_TASK GOAL_: Each line containing the word "scene" needs to be copied.
---------- MATERIAL ----------
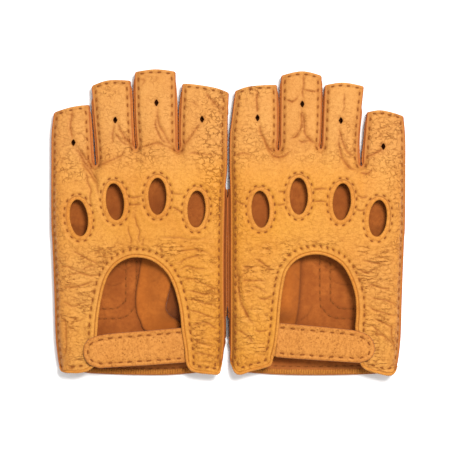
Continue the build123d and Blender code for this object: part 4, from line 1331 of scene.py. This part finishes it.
def thumb_pieces(g):
    """The thumb's tube, pressed flat under the palm, and its stitches."""
    base_u, tip_u, base_w, tip_w = THUMB[g.side]
    rings, around = 84, 72
    turn = np.linspace(0, 2 * np.pi, around, endpoint=False)
    c, s = np.cos(turn), np.sin(turn)
    flat_u = np.sign(c) * np.abs(c) ** 0.62
    flat_z = np.sign(s) * np.abs(s) ** 0.7
    t = np.linspace(0, 1, rings)[:, None]
    base_v, tip_v = 37.4 + 4.4 * flat_z, 116.3 + 0.9 * flat_u
    v = base_v + (tip_v - base_v) * t
    u = base_u + (tip_u - base_u) * t + (base_w + (tip_w - base_w) * t**0.9) * flat_u
    swell = 1 + 0.05 * noise(u, v, 12, g.seed + 31) + 0.02 * noise(u, v, 4, g.seed + 32)
    hem = bell(t * THUMB_LENGTH, THUMB_HEM, 0.5)
    z = 2.85 + (2.75 - 0.25 * t) * flat_z * swell - 0.18 * hem * flat_z
    z = np.where(flat_z < 0, np.maximum(z, 0.12 + 0.25 * hem), z)
    edge = bell(np.abs(flat_u), 1, 0.12) * np.ones_like(t)
    pebble = np.clip(0.3 + 0.5 * edge + 0.4 * noise(u, v, 15, g.seed + 33), 0, 1)
    points = np.column_stack([u.ravel(), v.ravel(), z.ravel()])
    drop, dark, _ = crease_field(points[:, :2], THUMB_CREASES, g.seed + 34)
    top = np.tile(flat_z, rings)
    points[:, 2] += np.where(top > 0.3, drop * 0.8, np.where(top < -0.3, -drop * 0.5, 0))
    points[:, 2] = np.maximum(points[:, 2], 0.1)
    # Painted shade in the hem and creases, and along the thumb's folded edges, which lie in shade under the
    # palm and between the gloves
    fold = np.maximum(np.repeat(0.5 * hem, around), dark * 0.8)
    away = np.tile(np.column_stack([c, np.zeros(around), s]), (rings, 1))
    faces = oriented(points, grid_faces(rings, around, True), away)
    facts = {"fold": fold, "shade": 0.6 * edge.ravel(), "pebble": pebble.ravel()}
    obj = shell(g, "thumb_leather", points, faces, 0.85, [PALM_TAN, SUEDE], facts=facts)
    finish(g, obj, "thumb_tube", THUMB_JOINT, "thumb")
    # Stitches: across the tip's hem, and along the seam on both faces beside the far edge
    grid = points.reshape(rings, around, 3)
    marks = [(grid[-5, k], grid[-5, (k + 2) % around], (c[k], 0, s[k])) for k in range(2, around, 5)]
    for r in range(4, rings - 6, 5):
        for column, way in ((5, 1.0), (around - 5, -1.0)):
            marks.append((grid[r, column], grid[r + 2, column], (0.3, 0, way)))
    parts = []
    for a, b, up in marks:
        up = np.array(up)
        t = np.array([[0], [0.14], [0.5], [0.86], [1.0]])
        path = a + (b - a) * t + up * np.array([[-0.3], [0.1], [0.2], [0.1], [-0.3]])
        path[:, 2] = np.maximum(path[:, 2], 0.25)
        parts.append(tube(path, 0.26, up, 6))
    finish(g, make_object(g, "thumb_stitches", *join(parts), [THREAD]), "thumb_tube", THUMB_JOINT)


def lobe_piece(g):
    """The thumb's gusset, lying inside the palm beside the raised thumb."""
    loop = smooth([*LOBES[g.side], LOBES[g.side][0]])[:-1][::-1]
    p, faces = triangulate([loop])
    gap = distance(p, loop, True)[0]
    drop, dark, _ = crease_field(p, LOBE_CREASES, g.seed + 51)
    z = palm_height(g, p) + 0.95 + 0.5 * ease(gap, 0, 9) - 0.35 * (1 - ease(gap, 0, 0.7))
    z += 0.25 * layered_noise(p[:, 0], p[:, 1], 14, g.seed + 50) + drop
    # Painted shade in the creases and along the gusset's edge
    facts = {"fold": 0.4 * dark, "shade": bell(gap, 0, 0.9)}
    materials = [LOBE_SUEDE, SUEDE]
    obj = shell(g, "thumb_gusset_suede", np.column_stack([p, z]), faces.tolist(), 0.8, materials, facts=facts)
    finish(g, obj, "glove", None, "thumb_gusset")


STRAPS = {  # the upper and the lower edge from the flap outward, and the rounded end between them
    "left": ([(28.1, 30.2), (42.6, 28.9), (57.4, 27.8), (72.3, 26.6), (79, 25.6)],
             [(79, 25.6), (84.8, 23.6), (88.0, 20), (88.8, 16.2), (88, 11.8), (85, 8.0), (79, 5.8)],
             [(79, 5.8), (64.9, 6.6), (49.9, 7.4), (35.1, 8.4), (26.6, 9.0)]),
    "right": ([(31.0, 33.1), (50.2, 31.4), (72.6, 29.3), (80, 28.2)],
              [(80, 28.2), (86.4, 25.2), (89.4, 20.5), (89.6, 15.6), (87.0, 11.4), (80.5, 9.0)],
              [(80.5, 9.0), (65.1, 9.9), (42.7, 11.3), (29.2, 12.3)]),
}
STRAP_EDGE_Z, STRAP_FLAP_Z = 12.1, 15.75  # the strap's upper face at the thumb-side flap and on the far flap
STRAP_ROOT_U, STRAP_SPAN = 28.0, 54.0  # where the strap leaves the thumb-side flap, and how far it climbs


def strap_height(g, p):
    """Height of the strap's upper face, which climbs from one flap onto the other and droops at its end."""
    lean = np.radians(4.3)
    from_root = p[:, 0] - STRAP_ROOT_U
    s = from_root * np.cos(lean) - (p[:, 1] - 20.6) * np.sin(lean)
    w = from_root * np.sin(lean) + (p[:, 1] - (19.7 if g.side == "left" else 22.7)) * np.cos(lean)
    t = np.clip(s / STRAP_SPAN, 0, 1)
    z = STRAP_EDGE_Z + (STRAP_FLAP_Z - STRAP_EDGE_Z) * t**1.1
    z = z - 0.35 * np.sin(np.pi * t) - 0.012 * np.clip(s - STRAP_SPAN, 0, 20) ** 2
    return z - 0.0035 * w**2 + 0.12 * noise(p[:, 0], p[:, 1], 16, g.seed + 80)


def strap_joint(g):
    """The strap's hinge, read from the frame in plan millimetres, and a point 8 mm along the strap from it."""
    hinge = next(j for j in frame["joints"] if j["name"] == f"{g.side}_strap_hinge")["pos_m"]
    hinge = np.array([abs(hinge[0]) / MM, hinge[1] / MM - WRIST_Y, hinge[2] / MM])
    lean = np.radians(4.2)
    return hinge, hinge + 8.0 * np.array([np.cos(lean), -np.sin(lean), 0.0])


def strap_pieces(g):
    upper, tip, lower = (smooth(points) for points in STRAPS[g.side])
    start = np.array([lower[-1], upper[0]])
    edge = np.vstack([upper[:-1], tip[:-1], lower])
    loop = np.vstack([edge[:-1], resample(start, 0.8)[:-1]])
    row = edge - outward(edge) * 2.6
    row = row[(distance(row, edge)[0] > 2.3) & (row[:, 0] > start[:, 0].max() - 1.0)]
    stitches = g.stitches([(row, 5.9, 2.8, 0.4)])
    p, faces = triangulate([loop])
    gap = distance(p, edge)[0]
    level = strap_height(g, p)
    z = level - 0.35 * bell(gap, 2.6, 0.9) - 0.35 * (1 - ease(gap, 0, 0.9)) + 0.15 * bell(gap, 1.2, 0.7)
    # Painted shade in the stitch grooves
    fold = 0.35 * bell(gap, 2.7, 0.5)
    for stitch in stitches:
        along, across = along_and_across(p[:, 0], p[:, 1], stitch)
        lengthwise = bell(along, 0, 0.6 * stitch[4])
        z -= stitch[5] * lengthwise * bell(across, 0, 0.8)
        fold = np.maximum(fold, 0.9 * lengthwise * bell(across, 0, 0.55))
    # Painted shade along the strap's rounded edge, on the strap and its lining
    shade = 0.5 * bell(gap, 0, 0.9)
    on_cut = distance(p, start)[0] < 1e-3
    joint = strap_joint(g)
    top = shell(g, "strap_leather", np.column_stack([p, z]), faces.tolist(), 1.0, [STRAP_TAN, SUEDE],
                facts={"fold": fold, "shade": shade}, flat=on_cut)
    finish(g, top, "wrist_strap", joint, "strap")
    low = np.column_stack([p, level - 1.98 + 0.3 * (1 - ease(gap, 0, 1.2))])
    lining = shell(g, "strap_lining_suede", low, faces[:, ::-1].tolist(), 0.85, [SUEDE],
                   facts={"shade": shade}, flat=on_cut)
    finish(g, lining, "wrist_strap", joint, "strap_lining")
    height = strap_height(g, stitches[:, :2]) - 0.55
    add_threads(g, "strap", "wrist_strap", stitches, height, joint, "strap_leather", radius=0.38)
    # The strap's fixed root, under the thumb-side flap
    (low_u, low_v), (high_u, high_v) = start
    root = [(high_u - 0.2, high_v - 0.6), (15.5, 30.8), (14.0, 21), (14.6, 11.2), (low_u - 0.1, low_v + 0.6)]
    loop = np.vstack([smooth(root)[:-1], resample(np.array([root[-1], root[0]]), 0.8)[:-1]])
    p, faces = triangulate([loop[::-1]])
    gap = distance(p, loop, True)[0]
    z = strap_height(g, p) - 0.25 - 0.3 * (1 - ease(gap, 0, 0.8)) - 0.004 * (STRAP_ROOT_U - p[:, 0])
    obj = shell(g, "strap_root_leather", np.column_stack([p, z]), faces.tolist(), 1.7, [STRAP_TAN, SUEDE])
    finish(g, obj, "glove", None, "strap_root")


TAPES = {"left": (84.9, 16.4), "right": (84.6, 18.6)}  # middle of each closure, under the strap's rounded end


def tape_pieces(g, stitches):
    """The two halves of the strap's hook-and-loop closure, under its rounded end."""
    u, v = TAPES[g.side]
    quarters = ((1, 1, 0), (-1, 1, 6), (-1, -1, 12), (1, -1, 18))
    loop = np.vstack([ellipse(u + 1.2 * a, v + 4.2 * b, 1.4, 1.4, 0, 24)[k : k + 7] for a, b, k in quarters])
    p, faces = triangulate([loop], rings=(0.3, 0.8))
    pile = ease(distance(p, loop, True)[0], -0.1, 0.6)
    z = back_height(g, p, stitches)[0] + 0.1 + 0.32 * pile + 0.08 * noise(p[:, 0], p[:, 1], 1.0, 5)
    loops = shell(g, "loop_tape", np.column_stack([p, z]), faces.tolist(), 0.3, [LOOP_TAPE])
    finish(g, loops, "glove", None, "loop_patch")
    z = strap_height(g, p) - 2.05 - 0.3 * pile - 0.06 * noise(p[:, 0], p[:, 1], 0.9, 6)
    hooks = shell(g, "hook_tape", np.column_stack([p, z]), faces[:, ::-1].tolist(), 0.3, [HOOK_TAPE])
    finish(g, hooks, "wrist_strap", None, "strap_hook_patch")


for side in SIDES:
    glove = Glove(side)
    marks = back_pieces(glove)
    rim_pieces(glove, marks)
    bead_piece(glove, marks)
    palm_pieces(glove)
    patch_piece(glove)
    fourchette_pieces(glove)
    thumb_pieces(glove)
    lobe_piece(glove)
    strap_pieces(glove)
    tape_pieces(glove, marks)

# ---------------------------------------------------------------- floor, light and camera

bpy.ops.mesh.primitive_plane_add(size=6, location=(0, 0, -0.0004))
floor = bpy.context.object
floor.name = "floor"
floor.data.materials.append(floor_material())

KEY_PLACE = Vector((0.32, 0.42, 1.22))
key_data = bpy.data.lights.new("key", "AREA")
key_data.shape = "SQUARE"
key_data.size = 0.36
key_data.energy = 20
key = bpy.data.objects.new("key", key_data)
key.location = KEY_PLACE
key.rotation_euler = (-KEY_PLACE).to_track_quat("-Z", "Y").to_euler()
bpy.context.scene.collection.objects.link(key)

world = bpy.data.worlds.new("studio")
world.use_nodes = True
world.node_tree.nodes["Background"].inputs["Color"].default_value = (1, 1, 1, 1)
world.node_tree.nodes["Background"].inputs["Strength"].default_value = 0.78
bpy.context.scene.world = world
bpy.context.scene.view_settings.view_transform = "Standard"

VIEW_WIDTH = 0.278  # width of the picture at the height of the gloves' backs
BACK_HEIGHT = 0.012
camera_data = bpy.data.cameras.new("camera")
camera_data.sensor_width = 36
camera_data.lens = 150
camera = bpy.data.objects.new("camera", camera_data)
bpy.context.scene.collection.objects.link(camera)
above = VIEW_WIDTH * camera_data.lens / camera_data.sensor_width
camera.location = (-0.00135, -0.0021, BACK_HEIGHT + above)
bpy.context.scene.camera = camera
----------
_REPLY_:
Continue the build123d and Blender code for this object: part 4, from line 1331 of scene.py. This part finishes it.
bpy.context.scene.collection.objects.link(key)
bpy.context.scene.world = world
bpy.context.scene.view_settings.view_transform = "Standard"
bpy.context.scene.collection.objects.link(camera)
bpy.context.scene.camera = camera